* _Problem description_
Please print every record below exactly as it appears.

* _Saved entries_
════════════════════
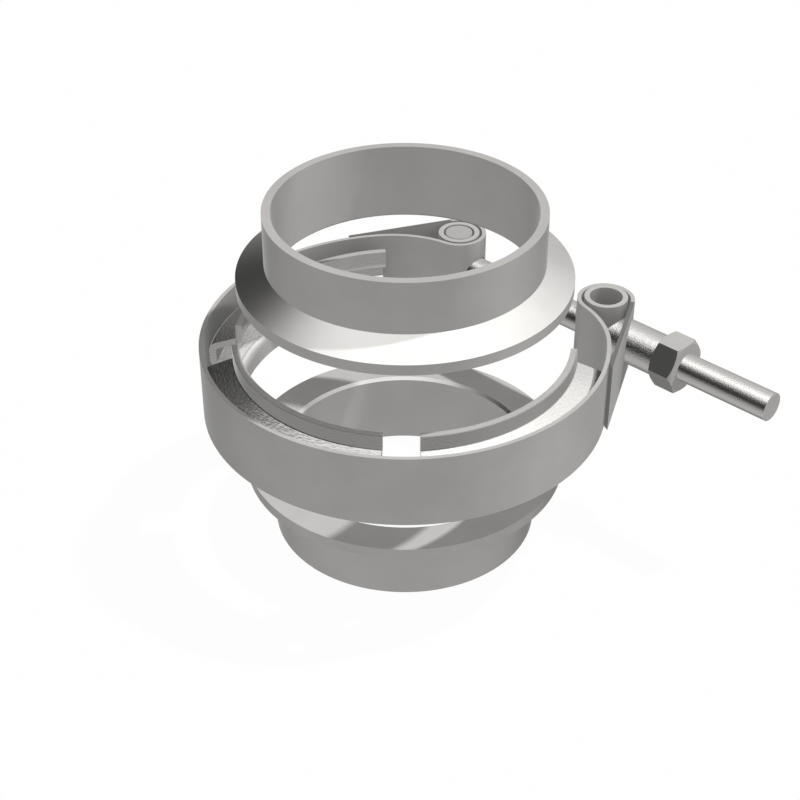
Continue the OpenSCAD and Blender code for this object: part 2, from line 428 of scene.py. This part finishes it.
world = bpy.data.worlds.new("studio")
bpy.context.scene.world = world
world.use_nodes = True
sky = Shader(world.node_tree)
way = sky.node("TexCoord", output="Generated")


def along(axis):
    """How far the direction of view points along an axis, from -1 to 1."""
    return sky.node("VectorMath", {"operation": "DOT_PRODUCT"}, {0: way, 1: axis}, output="Value")


azimuth = along(RIGHT).maths("ARCTAN2", along(AHEAD)) * TO_DEGREES
height = along(UP).maths("ARCSINE") * TO_DEGREES
print("ahead:", [round(c, 3) for c in AHEAD], "right:", [round(c, 3) for c in RIGHT])

# %% [markdown]
# ### The table, the wall and the lights
#
# The table is brightest straight below and loses light towards its edge, in two steps.
# A part of it in front is darker, and that part leans to the left with depth.
# The wall round the horizon has a dark corner at the left, which gives the rings their dark side.
# A soft light stands at the right, and a wide bright one hangs overhead. It ends higher up in front.

# %% The table
TABLE = 1.7
TABLE_STEPS = ((0.35, -75.0, -45.0), (0.3, -45.0, -20.0))
LEAN, LEAN_FROM = 1.5, 36.0
DIMMER, DIM_SPAN = 0.48, (-35.0, 5.0, 10.0, 90.0)

table = TABLE
for drop, low, high in TABLE_STEPS:
    table = table - drop * sky.ramp(height, low, high)
leaning = azimuth - LEAN * (height + LEAN_FROM)
table = table * (1 - DIMMER * sky.span(leaning, *DIM_SPAN))

# %% The wall and the lights
HORIZON, CORNER, CORNER_SPAN = 0.66, 0.08, (-160.0, -125.0, -32.0, -15.0)
HIGH_WALL, HIGH_WALL_RAMP = 0.2, (28.0, 37.0)
TABLE_EDGE = (-28.0, 4.0)
SIDE_LIGHT, SIDE_SPAN, SIDE_RAMP = 1.3, (5.0, 45.0, 110.0, 150.0), (5.0, 40.0)
OVERHEAD, OVERHEAD_RAMP = 3.5, (32.0, 69.0)
FRONT_RISE, FRONT_SPAN = 13.0, (-60.0, -20.0, 15.0, 40.0)

corner = sky.span(azimuth, *CORNER_SPAN)
wall = HORIZON + (CORNER - HORIZON) * corner + HIGH_WALL * sky.ramp(height, *HIGH_WALL_RAMP)
side = SIDE_LIGHT * sky.span(azimuth, *SIDE_SPAN) * sky.ramp(height, *SIDE_RAMP)
lower = table + (wall - table) * sky.ramp(height, *TABLE_EDGE) + side
front = sky.span(azimuth, *FRONT_SPAN)
mirrored = lower + (OVERHEAD - lower) * sky.ramp(height - FRONT_RISE * front, *OVERHEAD_RAMP)

# %% [markdown]
# ### Who sees what
#
# The camera sees plain white, at a strength of 1. Mirrors see the studio above.
# What is left of the light, which falls on matt surfaces, is weak, because the key lamp gives most of that.

# %% World
AMBIENT = 0.2

glossy = sky.node("LightPath", output="Is Glossy Ray")
camera_ray = sky.node("LightPath", output="Is Camera Ray")
strength = AMBIENT + (1 - AMBIENT) * camera_ray + (mirrored - AMBIENT) * glossy
sky.output("World", sky.node("Background", inputs={"Color": (1.0, 1.0, 1.0, 1.0), "Strength": strength}))
print("world:", len(sky.tree.nodes), "nodes")

# %% [markdown]
# ## The key lamp
#
# The shadows in the photograph are crisp and all point one way, so one lamp like a small sun makes them.
# It stands far to the right and 60 degrees up.
# Mirrors don't see it, because the photograph has no glint of it.

# %% Key lamp
KEY_STRENGTH = 12.6
KEY_WIDTH = math.radians(2.0)
KEY_AZIMUTH, KEY_HEIGHT = math.radians(73.0), math.radians(60.0)

level = np.array(AHEAD) * math.cos(KEY_AZIMUTH) + np.array(RIGHT) * math.sin(KEY_AZIMUTH)
key_way = Vector(level * math.cos(KEY_HEIGHT) + np.array(UP) * math.sin(KEY_HEIGHT))
key = bpy.data.lights.new("key", "SUN")
key.energy = KEY_STRENGTH
key.angle = KEY_WIDTH
lamp = show("key", key)
lamp.rotation_mode = "QUATERNION"
lamp.rotation_quaternion = key_way.to_track_quat("Z", "Y")
lamp.location = key_way
lamp.visible_glossy = False
print("key lamp from:", [round(c, 3) for c in key_way])

# %% [markdown]
# ## The floor
#
# A pale disc, wide enough to run out of sight. A white sheet under this lamp would show a grey shadow,
# and the photograph shows none. So nearly all of its white is a glow of its own, and the small rest is real
# light on matt paint, which leaves the lower ring a faint shadow to stand on.

# %% The disc
FLOOR_RADIUS, FLOOR_Z = 4.0, -0.00005
RINGS, SECTORS = 40, 96


def disc(name, radius, z):
    """A flat disc as a grid. The point at ring i and sector j is (r cos a, r sin a):
    r grows as i squared, and a is j equal steps of the full turn."""
    reach = radius * (np.arange(1, RINGS + 1) / RINGS) ** 2
    angle = np.arange(SECTORS) * 2 * np.pi / SECTORS
    points = np.zeros((RINGS * SECTORS + 1, 3))
    points[:-1, 0] = np.outer(reach, np.cos(angle)).ravel()
    points[:-1, 1] = np.outer(reach, np.sin(angle)).ravel()
    points[:, 2] = z
    i, j = np.meshgrid(np.arange(RINGS - 1), np.arange(SECTORS), indexing="ij")
    k = (j + 1) % SECTORS
    faces = np.stack([i * SECTORS + j, (i + 1) * SECTORS + j, (i + 1) * SECTORS + k, i * SECTORS + k], -1)
    around = np.arange(SECTORS)
    fan = np.stack([np.full(SECTORS, RINGS * SECTORS), around, (around + 1) % SECTORS], -1)
    mesh = bpy.data.meshes.new(name)
    mesh.from_pydata(points.tolist(), [], faces.reshape(-1, 4).tolist() + fan.tolist())
    mesh.update()
    return show(name, mesh)


floor = disc("floor", FLOOR_RADIUS, FLOOR_Z)
print("floor:", len(floor.data.polygons), "faces")

# %% The floor's paint
PAINT, GLOW, GLOW_SHARE = 0.15, 1.01, 0.97

paint = bpy.data.materials.new("floor_white")
paint.use_nodes = True
white = Shader(paint.node_tree)
matt = white.node("BsdfDiffuse", inputs={"Color": (PAINT, PAINT, PAINT, 1.0)})
glow = white.node("Emission", inputs={"Color": (1.0, 1.0, 1.0, 1.0), "Strength": GLOW})
white.output("Material", white.node("MixShader", inputs={0: GLOW_SHARE, 1: matt, 2: glow}))
floor.data.materials.append(paint)

# %% [markdown]
# ## What mirrors what
#
# In the photograph each piece of steel mirrors the studio and none of its neighbours: the inside of a pipe
# is as even as its outside. So the pieces and the floor are left out of what glossy and diffuse rays see,
# and the world alone is mirrored. The key lamp's shadows stay, which tell how the pieces stand to each other.

# %% Rays
unmirrored = [*NODES.values(), strap, floor]
for shown in unmirrored:
    shown.visible_glossy = False
    shown.visible_diffuse = False
print("left out of reflections:", len(unmirrored), "objects")

# %% [markdown]
# ## Colours
#
# The Standard view shows a colour about as it is written.

# %% Colours as they are written
view = bpy.context.scene.view_settings
view.view_transform = "Standard"
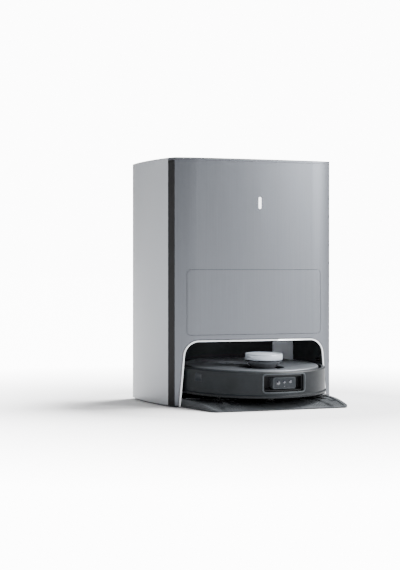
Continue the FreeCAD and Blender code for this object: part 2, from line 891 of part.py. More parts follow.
════════════════════
* _Completed exercise_
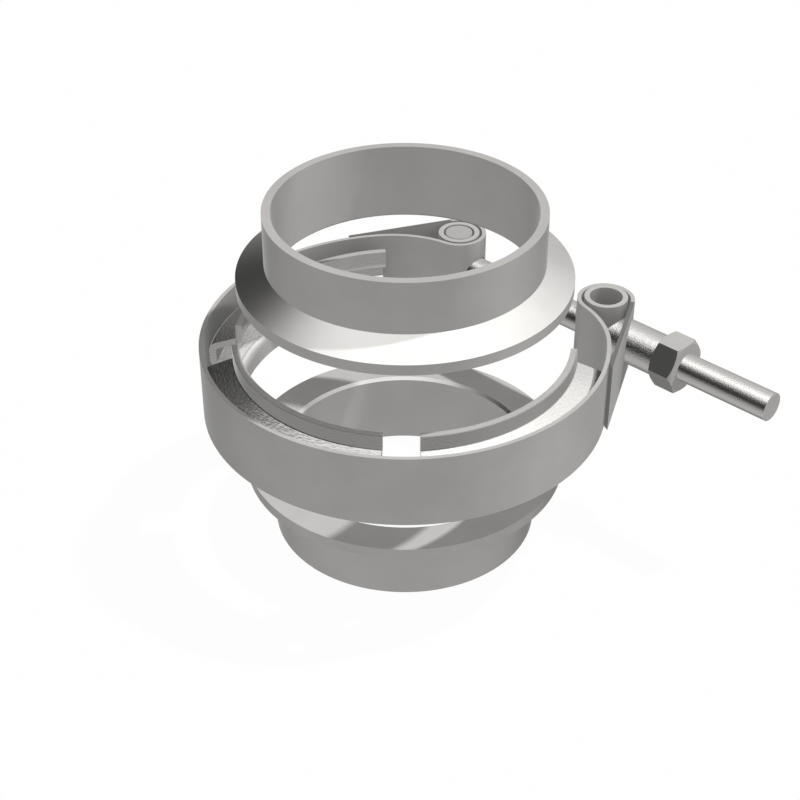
Continue the OpenSCAD and Blender code for this object: part 2, from line 428 of scene.py. This part finishes it.
world = bpy.data.worlds.new("studio")
bpy.context.scene.world = world
world.use_nodes = True
sky = Shader(world.node_tree)
way = sky.node("TexCoord", output="Generated")


def along(axis):
    """How far the direction of view points along an axis, from -1 to 1."""
    return sky.node("VectorMath", {"operation": "DOT_PRODUCT"}, {0: way, 1: axis}, output="Value")


azimuth = along(RIGHT).maths("ARCTAN2", along(AHEAD)) * TO_DEGREES
height = along(UP).maths("ARCSINE") * TO_DEGREES
print("ahead:", [round(c, 3) for c in AHEAD], "right:", [round(c, 3) for c in RIGHT])

# %% [markdown]
# ### The table, the wall and the lights
#
# The table is brightest straight below and loses light towards its edge, in two steps.
# A part of it in front is darker, and that part leans to the left with depth.
# The wall round the horizon has a dark corner at the left, which gives the rings their dark side.
# A soft light stands at the right, and a wide bright one hangs overhead. It ends higher up in front.

# %% The table
TABLE = 1.7
TABLE_STEPS = ((0.35, -75.0, -45.0), (0.3, -45.0, -20.0))
LEAN, LEAN_FROM = 1.5, 36.0
DIMMER, DIM_SPAN = 0.48, (-35.0, 5.0, 10.0, 90.0)

table = TABLE
for drop, low, high in TABLE_STEPS:
    table = table - drop * sky.ramp(height, low, high)
leaning = azimuth - LEAN * (height + LEAN_FROM)
table = table * (1 - DIMMER * sky.span(leaning, *DIM_SPAN))

# %% The wall and the lights
HORIZON, CORNER, CORNER_SPAN = 0.66, 0.08, (-160.0, -125.0, -32.0, -15.0)
HIGH_WALL, HIGH_WALL_RAMP = 0.2, (28.0, 37.0)
TABLE_EDGE = (-28.0, 4.0)
SIDE_LIGHT, SIDE_SPAN, SIDE_RAMP = 1.3, (5.0, 45.0, 110.0, 150.0), (5.0, 40.0)
OVERHEAD, OVERHEAD_RAMP = 3.5, (32.0, 69.0)
FRONT_RISE, FRONT_SPAN = 13.0, (-60.0, -20.0, 15.0, 40.0)

corner = sky.span(azimuth, *CORNER_SPAN)
wall = HORIZON + (CORNER - HORIZON) * corner + HIGH_WALL * sky.ramp(height, *HIGH_WALL_RAMP)
side = SIDE_LIGHT * sky.span(azimuth, *SIDE_SPAN) * sky.ramp(height, *SIDE_RAMP)
lower = table + (wall - table) * sky.ramp(height, *TABLE_EDGE) + side
front = sky.span(azimuth, *FRONT_SPAN)
mirrored = lower + (OVERHEAD - lower) * sky.ramp(height - FRONT_RISE * front, *OVERHEAD_RAMP)

# %% [markdown]
# ### Who sees what
#
# The camera sees plain white, at a strength of 1. Mirrors see the studio above.
# What is left of the light, which falls on matt surfaces, is weak, because the key lamp gives most of that.

# %% World
AMBIENT = 0.2

glossy = sky.node("LightPath", output="Is Glossy Ray")
camera_ray = sky.node("LightPath", output="Is Camera Ray")
strength = AMBIENT + (1 - AMBIENT) * camera_ray + (mirrored - AMBIENT) * glossy
sky.output("World", sky.node("Background", inputs={"Color": (1.0, 1.0, 1.0, 1.0), "Strength": strength}))
print("world:", len(sky.tree.nodes), "nodes")

# %% [markdown]
# ## The key lamp
#
# The shadows in the photograph are crisp and all point one way, so one lamp like a small sun makes them.
# It stands far to the right and 60 degrees up.
# Mirrors don't see it, because the photograph has no glint of it.

# %% Key lamp
KEY_STRENGTH = 12.6
KEY_WIDTH = math.radians(2.0)
KEY_AZIMUTH, KEY_HEIGHT = math.radians(73.0), math.radians(60.0)

level = np.array(AHEAD) * math.cos(KEY_AZIMUTH) + np.array(RIGHT) * math.sin(KEY_AZIMUTH)
key_way = Vector(level * math.cos(KEY_HEIGHT) + np.array(UP) * math.sin(KEY_HEIGHT))
key = bpy.data.lights.new("key", "SUN")
key.energy = KEY_STRENGTH
key.angle = KEY_WIDTH
lamp = show("key", key)
lamp.rotation_mode = "QUATERNION"
lamp.rotation_quaternion = key_way.to_track_quat("Z", "Y")
lamp.location = key_way
lamp.visible_glossy = False
print("key lamp from:", [round(c, 3) for c in key_way])

# %% [markdown]
# ## The floor
#
# A pale disc, wide enough to run out of sight. A white sheet under this lamp would show a grey shadow,
# and the photograph shows none. So nearly all of its white is a glow of its own, and the small rest is real
# light on matt paint, which leaves the lower ring a faint shadow to stand on.

# %% The disc
FLOOR_RADIUS, FLOOR_Z = 4.0, -0.00005
RINGS, SECTORS = 40, 96


def disc(name, radius, z):
    """A flat disc as a grid. The point at ring i and sector j is (r cos a, r sin a):
    r grows as i squared, and a is j equal steps of the full turn."""
    reach = radius * (np.arange(1, RINGS + 1) / RINGS) ** 2
    angle = np.arange(SECTORS) * 2 * np.pi / SECTORS
    points = np.zeros((RINGS * SECTORS + 1, 3))
    points[:-1, 0] = np.outer(reach, np.cos(angle)).ravel()
    points[:-1, 1] = np.outer(reach, np.sin(angle)).ravel()
    points[:, 2] = z
    i, j = np.meshgrid(np.arange(RINGS - 1), np.arange(SECTORS), indexing="ij")
    k = (j + 1) % SECTORS
    faces = np.stack([i * SECTORS + j, (i + 1) * SECTORS + j, (i + 1) * SECTORS + k, i * SECTORS + k], -1)
    around = np.arange(SECTORS)
    fan = np.stack([np.full(SECTORS, RINGS * SECTORS), around, (around + 1) % SECTORS], -1)
    mesh = bpy.data.meshes.new(name)
    mesh.from_pydata(points.tolist(), [], faces.reshape(-1, 4).tolist() + fan.tolist())
    mesh.update()
    return show(name, mesh)


floor = disc("floor", FLOOR_RADIUS, FLOOR_Z)
print("floor:", len(floor.data.polygons), "faces")

# %% The floor's paint
PAINT, GLOW, GLOW_SHARE = 0.15, 1.01, 0.97

paint = bpy.data.materials.new("floor_white")
paint.use_nodes = True
white = Shader(paint.node_tree)
matt = white.node("BsdfDiffuse", inputs={"Color": (PAINT, PAINT, PAINT, 1.0)})
glow = white.node("Emission", inputs={"Color": (1.0, 1.0, 1.0, 1.0), "Strength": GLOW})
white.output("Material", white.node("MixShader", inputs={0: GLOW_SHARE, 1: matt, 2: glow}))
floor.data.materials.append(paint)

# %% [markdown]
# ## What mirrors what
#
# In the photograph each piece of steel mirrors the studio and none of its neighbours: the inside of a pipe
# is as even as its outside. So the pieces and the floor are left out of what glossy and diffuse rays see,
# and the world alone is mirrored. The key lamp's shadows stay, which tell how the pieces stand to each other.

# %% Rays
unmirrored = [*NODES.values(), strap, floor]
for shown in unmirrored:
    shown.visible_glossy = False
    shown.visible_diffuse = False
print("left out of reflections:", len(unmirrored), "objects")

# %% [markdown]
# ## Colours
#
# The Standard view shows a colour about as it is written.

# %% Colours as they are written
view = bpy.context.scene.view_settings
view.view_transform = "Standard"
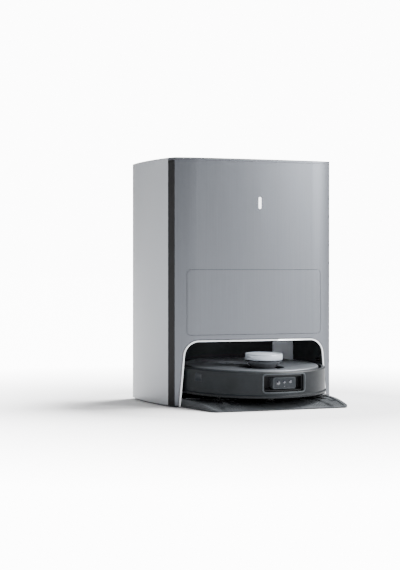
Continue the FreeCAD and Blender code for this object: part 2, from line 891 of part.py. More parts follow.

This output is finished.